4. Learned Counsel for the petitioner contends that the amount has been refunded in two portions, i.e., one was made on May 29, 1989 in the sum of Rs. 54,000 and secondly, the refund was made on May 20, 1992 but no interest whatsoever has been awarded, despite the interest payable in pursuant to Rule 35(1)(b) of the Haryana General Sales Tax Rules, 1975 (hereinafter referred to as "the Rules"). It has been pointed out that the Assessing Authority was required to pass an order accordingly within a period of sixty days from the date of receipt of such application and failing which interest would be payable to the dealer or to the person as the case may be at the rate specified in Sub-section (5) of Section 25 of the Act unless the Commissioner have reasons, to be recorded in writing, condones the delay. He has made reference to the aforesaid provision which reads as under:
(5). If any dealer fails to pay tax, as required by Sub-section (2A) or by Sub-section (3), he shall be liable to pay in addition to the tax payable, simple interest on the amount of tax remaining unpaid at one per cent per month from the date commencing with the date following the last date for the payment of tax, for a period of one month and at one and a half per cent per month thereafter during the period he continues to make default in the payment:
Provided that where the amount of tax not paid as required under Sub-section (2A) or Sub-section (3) does not exceed five hundred rupees, the interest payable thereon shall not exceed the amount of tax not so paid:
Provided further that for the purposes of calculation of interest, a period of fifteen days or more shall be deemed to be one month and the amount of fifty rupees or more but less than one hundred rupees shall be deemed to be one hundred rupees and a period of less than fifteen days and an amount of less than fifty rupees shall be ignored.

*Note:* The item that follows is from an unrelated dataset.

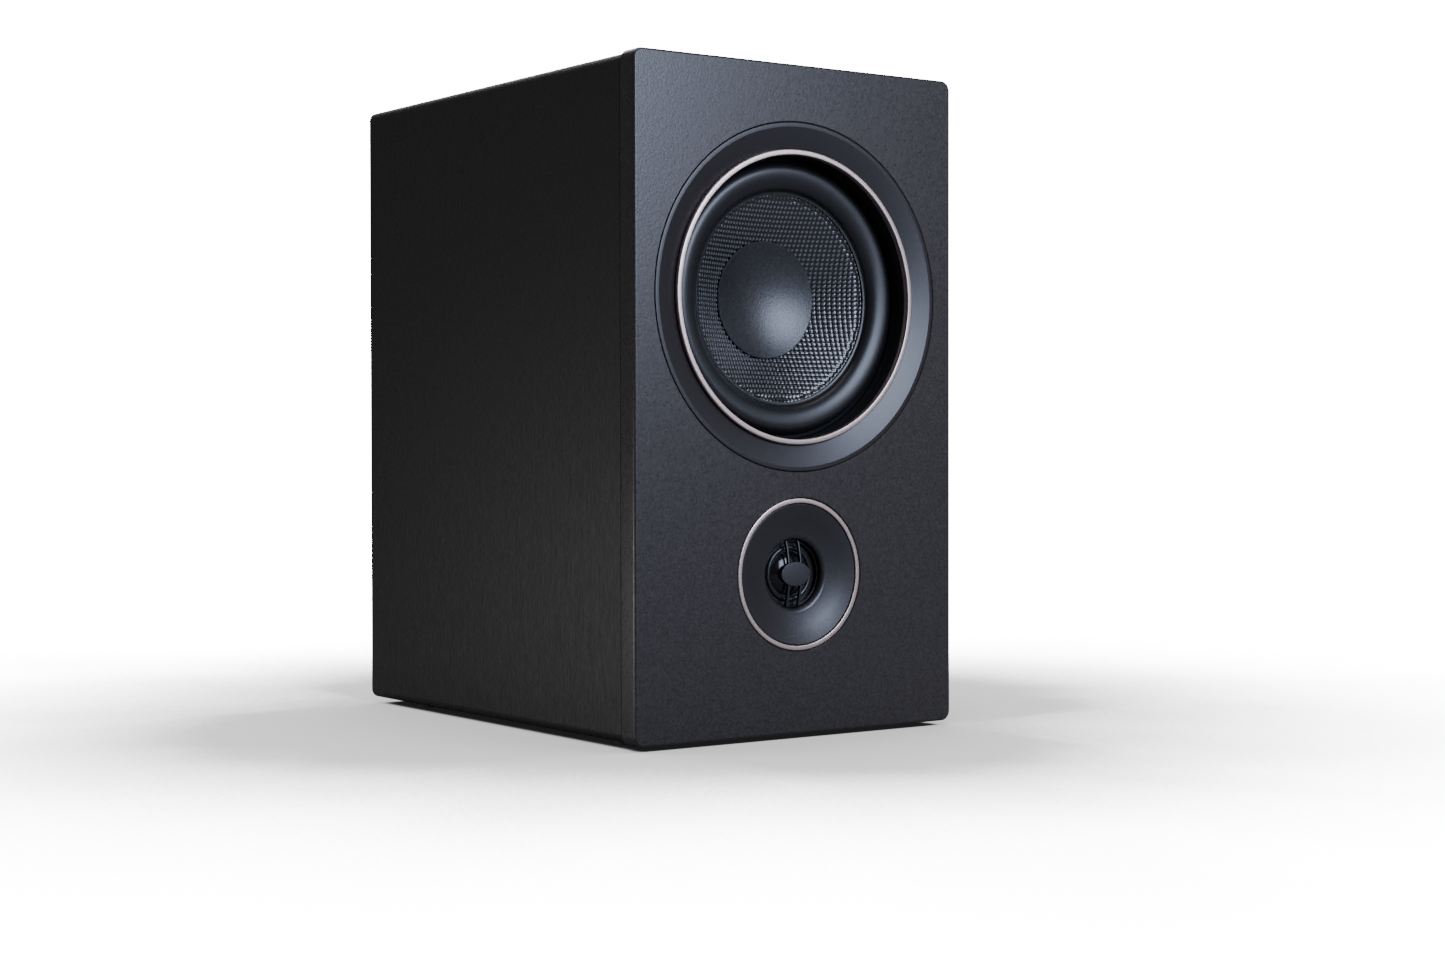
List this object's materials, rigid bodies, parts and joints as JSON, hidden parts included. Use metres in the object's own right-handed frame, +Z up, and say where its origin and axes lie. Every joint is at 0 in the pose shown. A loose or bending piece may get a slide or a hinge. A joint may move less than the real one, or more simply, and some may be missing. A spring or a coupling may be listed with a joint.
{
  "type": "bookshelf speaker",
  "caption": "Two-way bass-reflex bookshelf speaker: vinyl-wrapped box, grooved baffle, woven-cone woofer above a small dome tweeter, rear port and binding posts.",
  "frame": {"origin": "middle of the footprint, on the surface the rubber feet stand on", "axes": "+Z up, -Y out of the baffle towards the listener, +X to the right seen from the front"},
  "size_m": [0.171, 0.239, 0.2905],
  "materials": {
    "vinyl_wrap": "black ash grain vinyl on MDF",
    "baffle_paint": "fine textured satin paint on MDF",
    "rubber_black": "matte",
    "driver_trim": "smooth satin",
    "accent_ring": "turned, champagne anodised",
    "frame_black": "black powder coat",
    "gasket_foam": "closed-cell foam",
    "steel_zinc": "zinc plated",
    "surround_rubber": "satin moulded rubber",
    "woven_cone": "flat-tow woven fibre, clear coated",
    "dust_cap": "matte moulded",
    "coil_copper": "enamelled wire",
    "ferrite": "ground ferrite",
    "spider_cloth": "resin-treated cloth",
    "gloss_black": "gloss moulded",
    "black_plastic": "fine satin moulded",
    "black_screw": "black phosphate",
    "gold_brass": "gold plated",
    "knob_red": "moulded",
    "knob_black": "moulded",
    "wadding": "polyester fibre",
    "board_green": "solder mask",
    "capacitor_film": "wrapped film",
    "cement": "cement block",
    "lead_jacket": "PVC jacket"
  },
  "bodies": {
    "root": {"cabinet_wrap": "vinyl_wrap", "back_panel": "vinyl_wrap", "front_baffle": "baffle_paint", "damping_wadding": "wadding", "rubber_foot_1": "rubber_black", "rubber_foot_2": "rubber_black", "rubber_foot_3": "rubber_black", "rubber_foot_4": "rubber_black", "woofer_trim_ring": "driver_trim", "woofer_accent_ring": "accent_ring", "woofer_basket": "frame_black", "woofer_gasket": "gasket_foam", "woofer_screw_1": "steel_zinc", "woofer_screw_2": "steel_zinc", "woofer_screw_3": "steel_zinc", "woofer_screw_4": "steel_zinc", "woofer_surround": "surround_rubber", "woofer_spider": "spider_cloth", "woofer_top_plate": "steel_zinc", "woofer_magnet": "ferrite", "woofer_yoke": "steel_zinc", "woofer_tag_strip": "spider_cloth", "tweeter_waveguide": "driver_trim", "tweeter_accent_ring": "accent_ring", "tweeter_bridge": "gloss_black", "tweeter_surround": "surround_rubber", "tweeter_top_plate": "steel_zinc", "tweeter_pole_cap": "steel_zinc", "tweeter_magnet": "ferrite", "tweeter_pot": "steel_zinc", "tweeter_screw_1": "steel_zinc", "tweeter_screw_2": "steel_zinc", "tweeter_screw_3": "steel_zinc", "port_tube": "black_plastic", "terminal_cup": "black_plastic", "terminal_screw_1": "black_screw", "terminal_screw_2": "black_screw", "terminal_screw_3": "black_screw", "terminal_screw_4": "black_screw", "post_stud_red": "gold_brass", "post_nut_red": "steel_zinc", "post_stud_black": "gold_brass", "post_nut_black": "steel_zinc", "crossover_board": "board_green", "woofer_inductor": "coil_copper", "tweeter_inductor": "coil_copper", "woofer_capacitor": "capacitor_film", "tweeter_capacitor": "capacitor_film", "tweeter_resistor": "cement", "woofer_lead": "lead_jacket", "tweeter_lead": "lead_jacket"},
    "woofer_moving": {"woofer_cone": "woven_cone", "woofer_dust_cap": "dust_cap", "woofer_voice_coil": "coil_copper"},
    "tweeter_moving": {"tweeter_dome": "gloss_black", "tweeter_voice_coil": "coil_copper"},
    "red_clamp": {"post_washer_red": "gold_brass"},
    "red_knob": {"post_knob_red": "knob_red"},
    "black_clamp": {"post_washer_black": "gold_brass"},
    "black_knob": {"post_knob_black": "knob_black"}
  },
  "joints": [
    {"name": "woofer_travel", "type": "slide", "parent": "root", "child": "woofer_moving", "axis": [0, -1, 0], "range_m": [-0.004, 0.004], "stiffness_N_per_m": 900, "deforming": ["woofer_surround", "woofer_spider"]},
    {"name": "tweeter_travel", "type": "slide", "parent": "root", "child": "tweeter_moving", "axis": [0, -1, 0], "range_m": [-0.0003, 0.0003], "stiffness_N_per_m": 1500, "deforming": ["tweeter_surround"]},
    {"name": "red_clamp_travel", "type": "slide", "parent": "root", "child": "red_clamp", "axis": [0, 1, 0], "range_m": [0, 0.005]},
    {"name": "red_knob_turn", "type": "hinge", "parent": "red_clamp", "child": "red_knob", "pos_m": [-0.00953, 0.1, 0.09], "axis": [0, 1, 0], "range_deg": [0, 1800]},
    {"name": "black_clamp_travel", "type": "slide", "parent": "root", "child": "black_clamp", "axis": [0, 1, 0], "range_m": [0, 0.005]},
    {"name": "black_knob_turn", "type": "hinge", "parent": "black_clamp", "child": "black_knob", "pos_m": [0.00953, 0.1, 0.09], "axis": [0, 1, 0], "range_deg": [0, 1800]}
  ],
  "couplings": [
    {"joint": "red_knob_turn", "follows": "red_clamp_travel", "rad_per_m": 6283.2},
    {"joint": "black_knob_turn", "follows": "black_clamp_travel", "rad_per_m": 6283.2}
  ]
}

5. On the other hand, learned District attorney has argued that the refund which was payable to the assessee was passed on to him accordingly on May 20, 1989 and thereafter, the amount had been withheld on the premises that assessment had not been framed and that some liability would become recoverable. It has been further argued that in fact the assessment was framed afresh after remittance order and that a demand of Rs. 1,09,000 had been created against the assessee. Thus, no interest became due and payable to the assessee in pursuant to the aforestated provisions. However, it has been conceded that the assessment so framed upon remittance had been further challenged by way of an appeal by the assessee and that the appeal had been accepted in toto and there was no demand against the assessee.
6. After hearing learned Counsel for the parties and perusal of the pleadings and also the evidence produced on record by way of annexures appended to the petition I am of the view that this petition deserves to be allowed. It is the admitted case that the Tribunal had remitted the case finally vide order dated October 29, 1986 for framing the fresh assessment and it is also admitted that an application had been filed by the assessee in pursuant to Rule 35 of the Rules on October 29, 1986 and that the said application was required to be decided within sixty days in pursuant to the unamended Rules and that the order was passed within the aforestated period vide which the application had been rejected. The amount of Rs. 54,000 had been refunded vide order dated May 20, 1989 when the fresh assessment was made by the Assessing Authority vide which the demand of Rs. 1,09,000 had been raised against the assessee. It is not understandable as to how the amount had been withheld with effect from December 24, 1986 up to May 20, 1989, especially when there was no demand pending against the assessee. No doubt, the assessment proceedings were pending but there is no provision under which the amount could be withheld by the revenue as no demand was recoverable against the assessee. Thus, in view of Rule 35, beyond the period of sixty days, after filing of an application, the revenue would be liable to pay interest in accordance with Sub-section (5) of Section 25 of the Act (reproduced hereabove).
7. In view of the above, the petition is allowed and the order dated December 24, 1986 (copy annexure P8) is quashed. The respondents are directed to calculate the interest due and payable in accordance with the aforestated provisions within sixty days from the date of presentation of the calculations by the petitioner. It is clarified that such presentation shall be taken to be in continuation of an application which is statutorily required to be filed under the Rules, resultantly the question period for processing shall not be available except the aforestated period of sixty days. No order as to costs.